=== Written task ===
Write out the listing in full, matching it word for word.

=== Data segment ===

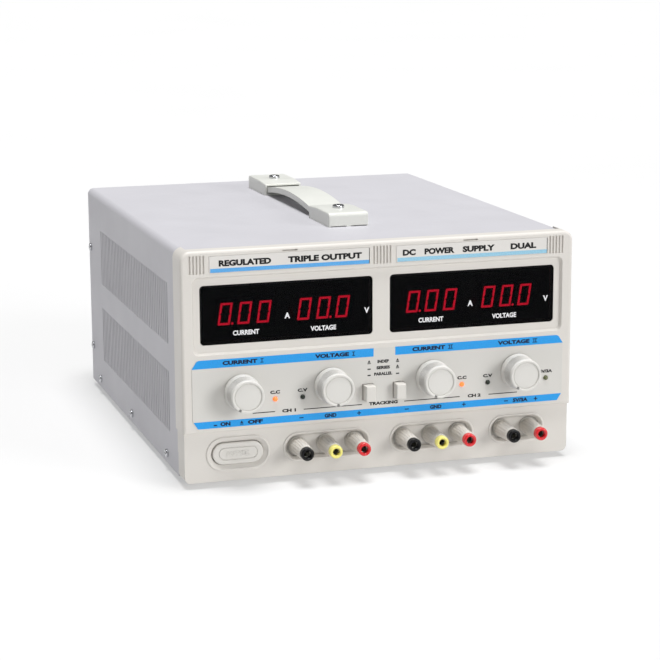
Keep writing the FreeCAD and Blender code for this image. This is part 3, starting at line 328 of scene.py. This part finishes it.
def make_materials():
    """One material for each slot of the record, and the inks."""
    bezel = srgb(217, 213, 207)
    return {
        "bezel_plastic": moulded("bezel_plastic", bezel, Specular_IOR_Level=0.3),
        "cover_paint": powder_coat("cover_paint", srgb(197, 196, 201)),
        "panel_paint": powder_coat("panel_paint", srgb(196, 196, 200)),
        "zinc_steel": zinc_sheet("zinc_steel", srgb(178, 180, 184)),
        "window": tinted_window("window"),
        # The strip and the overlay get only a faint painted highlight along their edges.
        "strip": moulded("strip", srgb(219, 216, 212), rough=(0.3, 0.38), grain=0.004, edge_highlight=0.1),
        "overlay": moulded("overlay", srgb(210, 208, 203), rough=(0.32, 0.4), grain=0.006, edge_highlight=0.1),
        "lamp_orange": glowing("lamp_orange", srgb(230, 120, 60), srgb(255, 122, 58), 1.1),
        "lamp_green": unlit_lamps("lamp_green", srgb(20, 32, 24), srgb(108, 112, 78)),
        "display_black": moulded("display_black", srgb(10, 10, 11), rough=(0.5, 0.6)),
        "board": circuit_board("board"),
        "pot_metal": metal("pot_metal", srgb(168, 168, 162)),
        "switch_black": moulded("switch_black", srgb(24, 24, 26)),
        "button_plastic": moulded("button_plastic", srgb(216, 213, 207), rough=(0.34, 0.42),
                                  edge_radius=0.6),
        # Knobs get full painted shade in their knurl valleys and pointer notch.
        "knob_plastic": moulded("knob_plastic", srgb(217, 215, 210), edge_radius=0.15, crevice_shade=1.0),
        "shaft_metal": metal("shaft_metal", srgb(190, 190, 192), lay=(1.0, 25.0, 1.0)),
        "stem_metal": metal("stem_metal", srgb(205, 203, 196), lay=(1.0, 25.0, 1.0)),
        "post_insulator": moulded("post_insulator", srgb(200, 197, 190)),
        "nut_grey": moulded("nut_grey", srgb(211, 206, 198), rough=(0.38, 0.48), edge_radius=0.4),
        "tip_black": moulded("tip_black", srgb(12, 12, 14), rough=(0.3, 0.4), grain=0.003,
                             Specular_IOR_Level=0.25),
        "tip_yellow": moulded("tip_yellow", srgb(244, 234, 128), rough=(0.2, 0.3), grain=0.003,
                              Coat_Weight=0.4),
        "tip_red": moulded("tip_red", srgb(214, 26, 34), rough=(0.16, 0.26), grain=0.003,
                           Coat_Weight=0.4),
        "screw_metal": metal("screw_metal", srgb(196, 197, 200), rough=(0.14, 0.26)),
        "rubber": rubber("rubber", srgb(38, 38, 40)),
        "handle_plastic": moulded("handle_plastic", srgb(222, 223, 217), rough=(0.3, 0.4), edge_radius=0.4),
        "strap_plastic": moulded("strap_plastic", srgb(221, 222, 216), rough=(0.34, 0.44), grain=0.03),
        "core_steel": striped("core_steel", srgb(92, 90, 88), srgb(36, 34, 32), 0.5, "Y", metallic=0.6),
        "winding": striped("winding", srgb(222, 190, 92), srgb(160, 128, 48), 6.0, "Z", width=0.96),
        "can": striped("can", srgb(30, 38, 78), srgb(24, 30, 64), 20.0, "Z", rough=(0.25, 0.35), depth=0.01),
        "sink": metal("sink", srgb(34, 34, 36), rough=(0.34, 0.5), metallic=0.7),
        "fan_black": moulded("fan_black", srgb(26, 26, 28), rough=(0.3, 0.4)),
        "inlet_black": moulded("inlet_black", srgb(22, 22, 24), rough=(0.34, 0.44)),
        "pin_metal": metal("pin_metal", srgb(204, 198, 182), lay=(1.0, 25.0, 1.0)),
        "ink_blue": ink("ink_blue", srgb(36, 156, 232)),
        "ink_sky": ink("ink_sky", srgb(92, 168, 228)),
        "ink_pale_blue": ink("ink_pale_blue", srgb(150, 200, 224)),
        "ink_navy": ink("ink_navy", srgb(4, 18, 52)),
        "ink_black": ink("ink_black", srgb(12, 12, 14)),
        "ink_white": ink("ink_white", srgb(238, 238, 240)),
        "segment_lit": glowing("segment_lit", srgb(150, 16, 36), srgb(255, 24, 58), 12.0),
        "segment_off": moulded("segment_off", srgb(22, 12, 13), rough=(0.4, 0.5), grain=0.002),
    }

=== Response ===
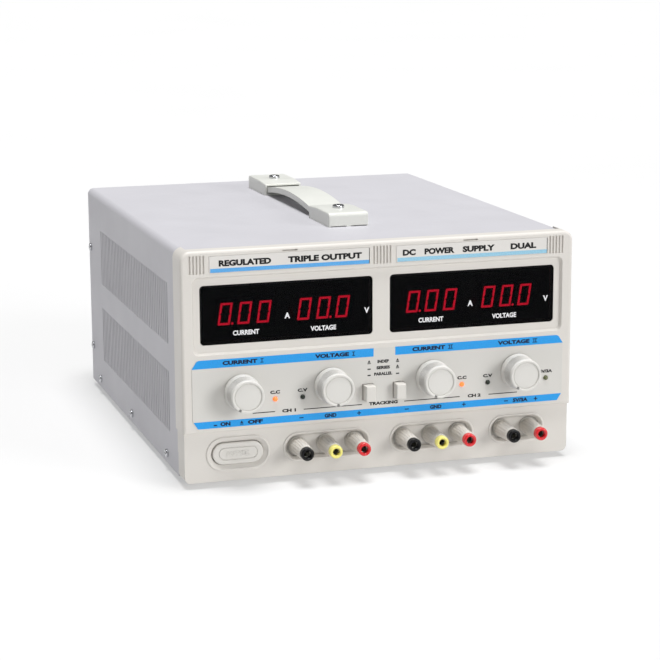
Keep writing the FreeCAD and Blender code for this image. This is part 3, starting at line 328 of scene.py. This part finishes it.
def make_materials():
    """One material for each slot of the record, and the inks."""
    bezel = srgb(217, 213, 207)
    return {
        "bezel_plastic": moulded("bezel_plastic", bezel, Specular_IOR_Level=0.3),
        "cover_paint": powder_coat("cover_paint", srgb(197, 196, 201)),
        "panel_paint": powder_coat("panel_paint", srgb(196, 196, 200)),
        "zinc_steel": zinc_sheet("zinc_steel", srgb(178, 180, 184)),
        "window": tinted_window("window"),
        # The strip and the overlay get only a faint painted highlight along their edges.
        "strip": moulded("strip", srgb(219, 216, 212), rough=(0.3, 0.38), grain=0.004, edge_highlight=0.1),
        "overlay": moulded("overlay", srgb(210, 208, 203), rough=(0.32, 0.4), grain=0.006, edge_highlight=0.1),
        "lamp_orange": glowing("lamp_orange", srgb(230, 120, 60), srgb(255, 122, 58), 1.1),
        "lamp_green": unlit_lamps("lamp_green", srgb(20, 32, 24), srgb(108, 112, 78)),
        "display_black": moulded("display_black", srgb(10, 10, 11), rough=(0.5, 0.6)),
        "board": circuit_board("board"),
        "pot_metal": metal("pot_metal", srgb(168, 168, 162)),
        "switch_black": moulded("switch_black", srgb(24, 24, 26)),
        "button_plastic": moulded("button_plastic", srgb(216, 213, 207), rough=(0.34, 0.42),
                                  edge_radius=0.6),
        # Knobs get full painted shade in their knurl valleys and pointer notch.
        "knob_plastic": moulded("knob_plastic", srgb(217, 215, 210), edge_radius=0.15, crevice_shade=1.0),
        "shaft_metal": metal("shaft_metal", srgb(190, 190, 192), lay=(1.0, 25.0, 1.0)),
        "stem_metal": metal("stem_metal", srgb(205, 203, 196), lay=(1.0, 25.0, 1.0)),
        "post_insulator": moulded("post_insulator", srgb(200, 197, 190)),
        "nut_grey": moulded("nut_grey", srgb(211, 206, 198), rough=(0.38, 0.48), edge_radius=0.4),
        "tip_black": moulded("tip_black", srgb(12, 12, 14), rough=(0.3, 0.4), grain=0.003,
                             Specular_IOR_Level=0.25),
        "tip_yellow": moulded("tip_yellow", srgb(244, 234, 128), rough=(0.2, 0.3), grain=0.003,
                              Coat_Weight=0.4),
        "tip_red": moulded("tip_red", srgb(214, 26, 34), rough=(0.16, 0.26), grain=0.003,
                           Coat_Weight=0.4),
        "screw_metal": metal("screw_metal", srgb(196, 197, 200), rough=(0.14, 0.26)),
        "rubber": rubber("rubber", srgb(38, 38, 40)),
        "handle_plastic": moulded("handle_plastic", srgb(222, 223, 217), rough=(0.3, 0.4), edge_radius=0.4),
        "strap_plastic": moulded("strap_plastic", srgb(221, 222, 216), rough=(0.34, 0.44), grain=0.03),
        "core_steel": striped("core_steel", srgb(92, 90, 88), srgb(36, 34, 32), 0.5, "Y", metallic=0.6),
        "winding": striped("winding", srgb(222, 190, 92), srgb(160, 128, 48), 6.0, "Z", width=0.96),
        "can": striped("can", srgb(30, 38, 78), srgb(24, 30, 64), 20.0, "Z", rough=(0.25, 0.35), depth=0.01),
        "sink": metal("sink", srgb(34, 34, 36), rough=(0.34, 0.5), metallic=0.7),
        "fan_black": moulded("fan_black", srgb(26, 26, 28), rough=(0.3, 0.4)),
        "inlet_black": moulded("inlet_black", srgb(22, 22, 24), rough=(0.34, 0.44)),
        "pin_metal": metal("pin_metal", srgb(204, 198, 182), lay=(1.0, 25.0, 1.0)),
        "ink_blue": ink("ink_blue", srgb(36, 156, 232)),
        "ink_sky": ink("ink_sky", srgb(92, 168, 228)),
        "ink_pale_blue": ink("ink_pale_blue", srgb(150, 200, 224)),
        "ink_navy": ink("ink_navy", srgb(4, 18, 52)),
        "ink_black": ink("ink_black", srgb(12, 12, 14)),
        "ink_white": ink("ink_white", srgb(238, 238, 240)),
        "segment_lit": glowing("segment_lit", srgb(150, 16, 36), srgb(255, 24, 58), 12.0),
        "segment_off": moulded("segment_off", srgb(22, 12, 13), rough=(0.4, 0.5), grain=0.002),
    }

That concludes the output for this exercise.